What you should do
Below you will find a set of lines. Repeat them all exactly.

Supplied material
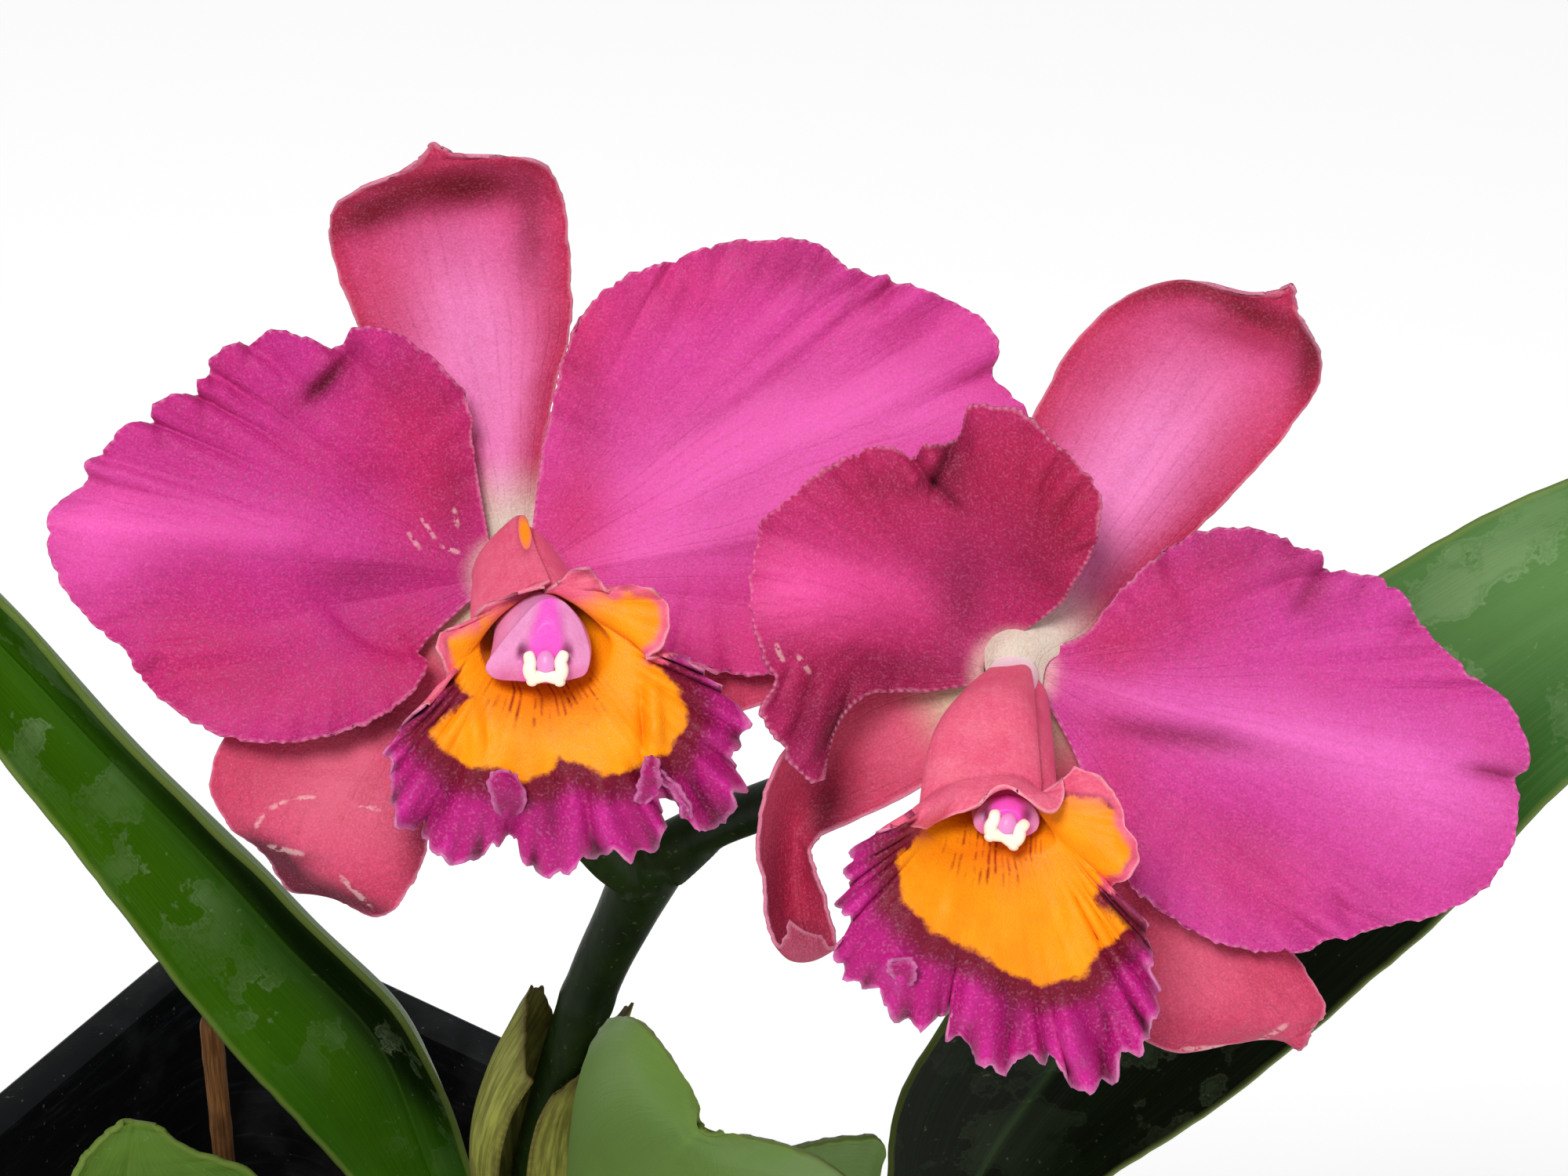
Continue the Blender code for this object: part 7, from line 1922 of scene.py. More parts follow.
@dataclass
class Lip(BloomPiece):
    """The tubular lip with its ruffled front."""

    seam: Sequence[float]
    rings: Table
    edge: Table
    reach: float
    streaks: Sequence[float]
    finish: LipFinish
    seed: int
    across: int = 300
    tube_rows: int = 32
    flare_rows: int = 62
    thickness: float = 0.6
    rim_thickness: float = 0.28
    ruffle: float = 1.5
    sway: float = 0.5
    teeth: float = 0.16
    crimp: float = 0.5
    rim_roll: float = 0.7
    lobe_calm: float = 0.7
    pinch: float = 0.5
    overlap: float = 9.0
    lap: float = 0.09
    flap_across: int = 26
    flap_along: int = 44
    flap_thickness: float = 0.5

    def flat_grid(self) -> Rows:
        """Lay the lip out: rings of its tube, then its flare out to the free edge."""
        edge = smooth(self.edge, even_places(self.edge, self.across))
        mouth = self.rings[-1]
        turn = np.unwrap(np.arctan2(edge[:, 1] - mouth[1], edge[:, 0] - mouth[0]))
        width = max(3, self.across // 7)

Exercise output
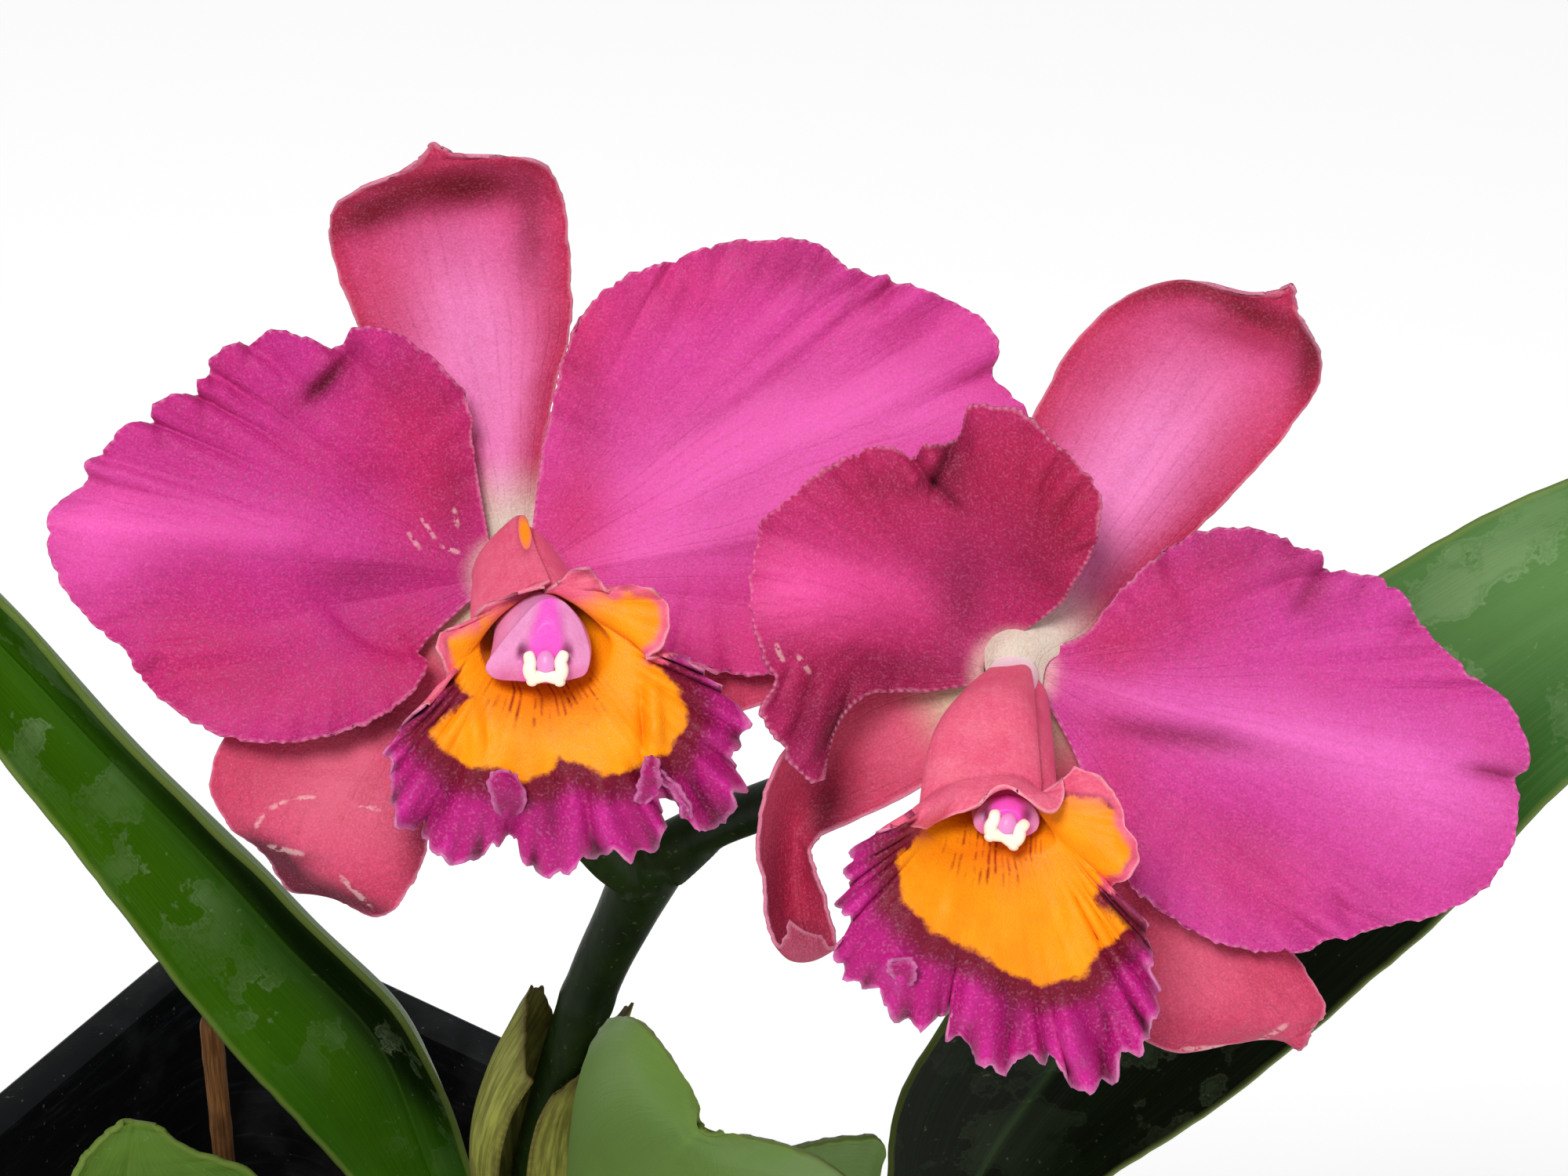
Continue the Blender code for this object: part 7, from line 1922 of scene.py. More parts follow.
@dataclass
class Lip(BloomPiece):
    """The tubular lip with its ruffled front."""

    seam: Sequence[float]
    rings: Table
    edge: Table
    reach: float
    streaks: Sequence[float]
    finish: LipFinish
    seed: int
    across: int = 300
    tube_rows: int = 32
    flare_rows: int = 62
    thickness: float = 0.6
    rim_thickness: float = 0.28
    ruffle: float = 1.5
    sway: float = 0.5
    teeth: float = 0.16
    crimp: float = 0.5
    rim_roll: float = 0.7
    lobe_calm: float = 0.7
    pinch: float = 0.5
    overlap: float = 9.0
    lap: float = 0.09
    flap_across: int = 26
    flap_along: int = 44
    flap_thickness: float = 0.5

    def flat_grid(self) -> Rows:
        """Lay the lip out: rings of its tube, then its flare out to the free edge."""
        edge = smooth(self.edge, even_places(self.edge, self.across))
        mouth = self.rings[-1]
        turn = np.unwrap(np.arctan2(edge[:, 1] - mouth[1], edge[:, 0] - mouth[0]))
        width = max(3, self.across // 7)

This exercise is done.